**DATASET CONTENT**
__________

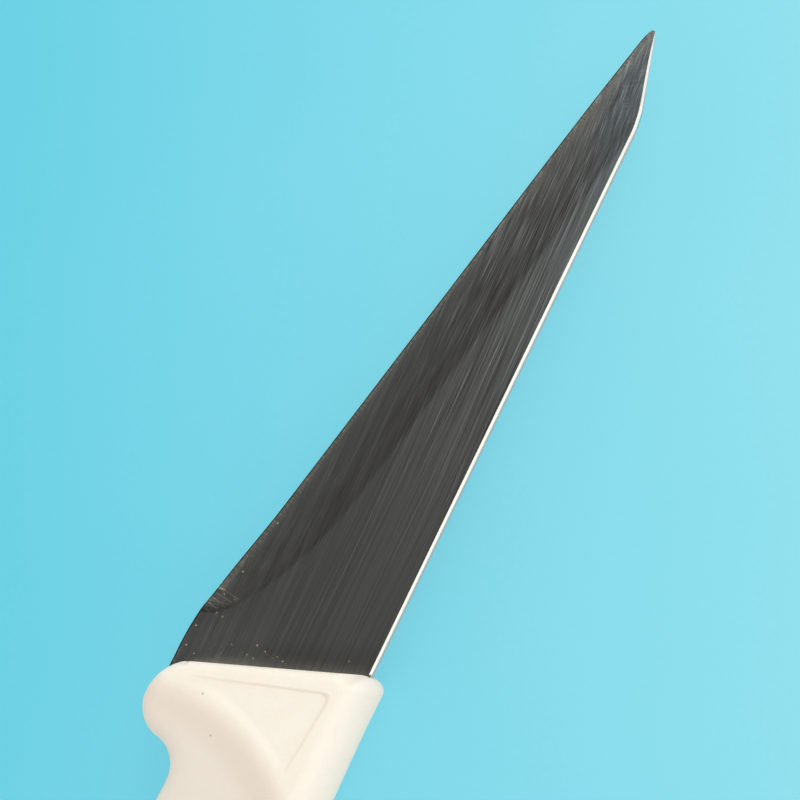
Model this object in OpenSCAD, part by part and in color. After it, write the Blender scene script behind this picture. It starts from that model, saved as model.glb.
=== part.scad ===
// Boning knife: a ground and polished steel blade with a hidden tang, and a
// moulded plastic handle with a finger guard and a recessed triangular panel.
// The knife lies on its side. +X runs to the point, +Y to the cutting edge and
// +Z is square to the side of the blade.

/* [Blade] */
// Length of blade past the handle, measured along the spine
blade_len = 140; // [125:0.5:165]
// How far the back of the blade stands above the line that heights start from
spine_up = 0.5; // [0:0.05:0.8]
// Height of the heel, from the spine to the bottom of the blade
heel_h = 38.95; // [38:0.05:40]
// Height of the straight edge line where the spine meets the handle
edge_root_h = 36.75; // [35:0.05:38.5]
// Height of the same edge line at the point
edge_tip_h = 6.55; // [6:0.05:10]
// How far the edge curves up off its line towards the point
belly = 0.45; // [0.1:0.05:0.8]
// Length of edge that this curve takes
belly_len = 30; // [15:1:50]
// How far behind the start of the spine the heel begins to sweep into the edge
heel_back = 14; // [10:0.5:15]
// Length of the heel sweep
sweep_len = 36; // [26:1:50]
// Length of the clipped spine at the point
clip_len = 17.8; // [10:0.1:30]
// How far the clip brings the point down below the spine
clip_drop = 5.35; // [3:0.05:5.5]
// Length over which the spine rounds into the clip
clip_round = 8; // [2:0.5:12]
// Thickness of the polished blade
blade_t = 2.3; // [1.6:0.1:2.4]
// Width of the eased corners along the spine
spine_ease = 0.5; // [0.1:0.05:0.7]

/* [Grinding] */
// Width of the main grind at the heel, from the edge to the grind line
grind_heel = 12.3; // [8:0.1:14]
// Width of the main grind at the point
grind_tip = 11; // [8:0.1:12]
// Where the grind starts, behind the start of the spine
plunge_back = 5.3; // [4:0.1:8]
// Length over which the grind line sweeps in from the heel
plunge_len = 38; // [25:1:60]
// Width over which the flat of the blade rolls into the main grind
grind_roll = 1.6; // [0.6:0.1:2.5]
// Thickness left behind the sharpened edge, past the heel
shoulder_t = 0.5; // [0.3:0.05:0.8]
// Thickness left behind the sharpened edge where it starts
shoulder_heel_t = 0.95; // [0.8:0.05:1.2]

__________

**TASK STATEMENT**
Extract each line of the listing above, copying it word for word.

**WRITTEN SOLUTION**
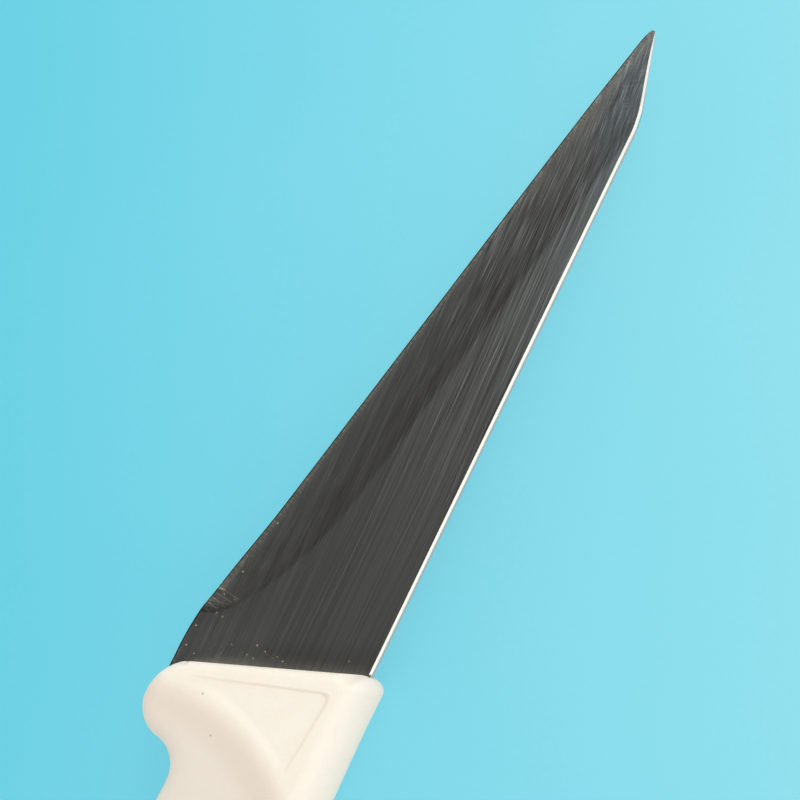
Model this object in OpenSCAD, part by part and in color. After it, write the Blender scene script behind this picture. It starts from that model, saved as model.glb.
=== part.scad ===
// Boning knife: a ground and polished steel blade with a hidden tang, and a
// moulded plastic handle with a finger guard and a recessed triangular panel.
// The knife lies on its side. +X runs to the point, +Y to the cutting edge and
// +Z is square to the side of the blade.

/* [Blade] */
// Length of blade past the handle, measured along the spine
blade_len = 140; // [125:0.5:165]
// How far the back of the blade stands above the line that heights start from
spine_up = 0.5; // [0:0.05:0.8]
// Height of the heel, from the spine to the bottom of the blade
heel_h = 38.95; // [38:0.05:40]
// Height of the straight edge line where the spine meets the handle
edge_root_h = 36.75; // [35:0.05:38.5]
// Height of the same edge line at the point
edge_tip_h = 6.55; // [6:0.05:10]
// How far the edge curves up off its line towards the point
belly = 0.45; // [0.1:0.05:0.8]
// Length of edge that this curve takes
belly_len = 30; // [15:1:50]
// How far behind the start of the spine the heel begins to sweep into the edge
heel_back = 14; // [10:0.5:15]
// Length of the heel sweep
sweep_len = 36; // [26:1:50]
// Length of the clipped spine at the point
clip_len = 17.8; // [10:0.1:30]
// How far the clip brings the point down below the spine
clip_drop = 5.35; // [3:0.05:5.5]
// Length over which the spine rounds into the clip
clip_round = 8; // [2:0.5:12]
// Thickness of the polished blade
blade_t = 2.3; // [1.6:0.1:2.4]
// Width of the eased corners along the spine
spine_ease = 0.5; // [0.1:0.05:0.7]

/* [Grinding] */
// Width of the main grind at the heel, from the edge to the grind line
grind_heel = 12.3; // [8:0.1:14]
// Width of the main grind at the point
grind_tip = 11; // [8:0.1:12]
// Where the grind starts, behind the start of the spine
plunge_back = 5.3; // [4:0.1:8]
// Length over which the grind line sweeps in from the heel
plunge_len = 38; // [25:1:60]
// Width over which the flat of the blade rolls into the main grind
grind_roll = 1.6; // [0.6:0.1:2.5]
// Thickness left behind the sharpened edge, past the heel
shoulder_t = 0.5; // [0.3:0.05:0.8]
// Thickness left behind the sharpened edge where it starts
shoulder_heel_t = 0.95; // [0.8:0.05:1.2]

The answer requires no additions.